VAT-registered businesses are required to file VAT returns either monthly or quarterly, based on their revenue. They must submit these returns and remit VAT within a month following the end of the filing period. 

Monthly VAT Returns:
  • Businesses with an annual turnover exceeding SAR 40 million must file VAT returns every month. 
  • Returns for a given month are due between the 1st and the last day of the following month. 

Example: VAT returns for January must be filed between 1st February and February 28th. 

Quarterly VAT Returns: 
  • Businesses with an annual turnover of SAR 40 million or less can file VAT returns quarterly. 
  • Returns for a quarter are due between the 1st and the last day of the month following the end of the quarter. 

Example: VAT returns for the October to December quarter must be filed between January 1st and January 31st. 

Refunds for Foreign Businesses

Under the updated guidelines, non-resident businesses that conduct economic activities outside Saudi Arabia but incur Value Added Tax (VAT) on goods or services within the country may qualify for a VAT refund. However, eligibility is contingent upon meeting specific conditions, primarily aimed at ensuring fairness and reciprocity.

The key requirements for applying for a VAT refund are:

  1. Reciprocal Agreements:
    The non-resident business must be based in a country that either enforces a VAT system similar to Saudi Arabia’s or provides reciprocal VAT refunds to Saudi businesses incurring VAT in that country.
  2. Proof of Tax Registration:
    Applicants must furnish proof of VAT registration or an equivalent tax system from their home country. This includes submitting a valid registration certificate and any supporting documents to confirm the ongoing validity of the registration during the refund process.
  3. Principle of Reciprocity:
    The foreign country of the applicant must allow VAT refunds under comparable conditions for Saudi Arabian businesses. This reciprocity ensures equal treatment for businesses operating across borders.

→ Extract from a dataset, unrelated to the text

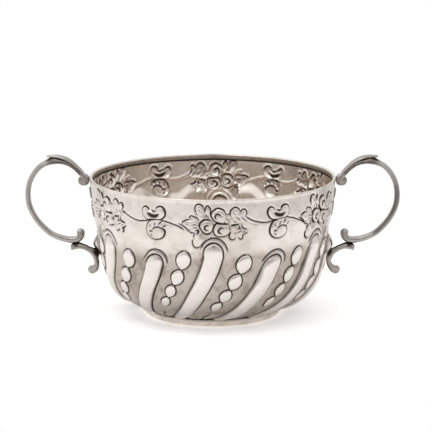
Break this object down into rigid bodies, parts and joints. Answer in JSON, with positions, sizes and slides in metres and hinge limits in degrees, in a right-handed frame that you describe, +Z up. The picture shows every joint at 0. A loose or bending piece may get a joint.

By adhering to these criteria, foreign businesses can reclaim VAT paid in Saudi Arabia, providing a significant financial advantage for cross-border operations.

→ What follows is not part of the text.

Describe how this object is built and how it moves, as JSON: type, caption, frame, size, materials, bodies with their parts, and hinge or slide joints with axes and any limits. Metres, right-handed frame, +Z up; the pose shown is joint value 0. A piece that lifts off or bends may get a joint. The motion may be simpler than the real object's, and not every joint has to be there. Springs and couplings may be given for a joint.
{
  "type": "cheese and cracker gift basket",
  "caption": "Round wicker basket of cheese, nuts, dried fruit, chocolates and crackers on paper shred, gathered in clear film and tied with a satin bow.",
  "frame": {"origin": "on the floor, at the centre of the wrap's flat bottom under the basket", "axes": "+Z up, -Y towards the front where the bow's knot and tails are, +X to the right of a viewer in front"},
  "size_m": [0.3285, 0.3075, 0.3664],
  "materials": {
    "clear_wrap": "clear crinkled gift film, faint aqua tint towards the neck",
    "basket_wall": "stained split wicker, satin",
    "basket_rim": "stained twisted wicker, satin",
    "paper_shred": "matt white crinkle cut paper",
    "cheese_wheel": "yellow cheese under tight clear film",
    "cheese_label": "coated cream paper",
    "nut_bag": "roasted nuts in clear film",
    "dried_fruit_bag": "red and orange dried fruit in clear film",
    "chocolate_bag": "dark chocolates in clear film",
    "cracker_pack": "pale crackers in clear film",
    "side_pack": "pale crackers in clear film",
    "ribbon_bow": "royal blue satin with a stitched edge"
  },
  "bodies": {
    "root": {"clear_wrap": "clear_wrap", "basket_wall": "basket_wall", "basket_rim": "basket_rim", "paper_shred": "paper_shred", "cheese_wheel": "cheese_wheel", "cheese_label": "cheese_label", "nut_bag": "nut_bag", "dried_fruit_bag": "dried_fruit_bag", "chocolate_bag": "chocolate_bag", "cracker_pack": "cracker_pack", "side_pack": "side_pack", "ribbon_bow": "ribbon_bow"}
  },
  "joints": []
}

Administration and Compliance

The Zakat, Tax, and Customs Authority (ZATCA) oversees VAT implementation in Saudi Arabia. ZATCA is responsible for providing guidelines, conducting audits, and ensuring compliance among businesses.

In 2023, ZATCA also introduced significant advancements in customs administration under the Clearance Within Two Hours Initiative. This initiative focuses on improving efficiency and transparency through automation, collaboration, and streamlined processes.

Value Added Tax (VAT) is a pivotal tool for governments to enhance revenue and streamline taxation. While its implementation requires businesses to adhere to stricter compliance measures, it also benefits economies by reducing tax evasion and encouraging transparency.

In Saudi Arabia, Value Added Tax (VAT) has become a cornerstone of the nation’s economic strategy, aligning with broader efforts to diversify income sources under Vision 2030. 

As a chartered accountant, my advice to businesses is to stay compliant with VAT regulations to avoid penalties and maintain smooth operations. For consumers, understanding VAT’s impact on pricing can help them make more informed purchasing decisions.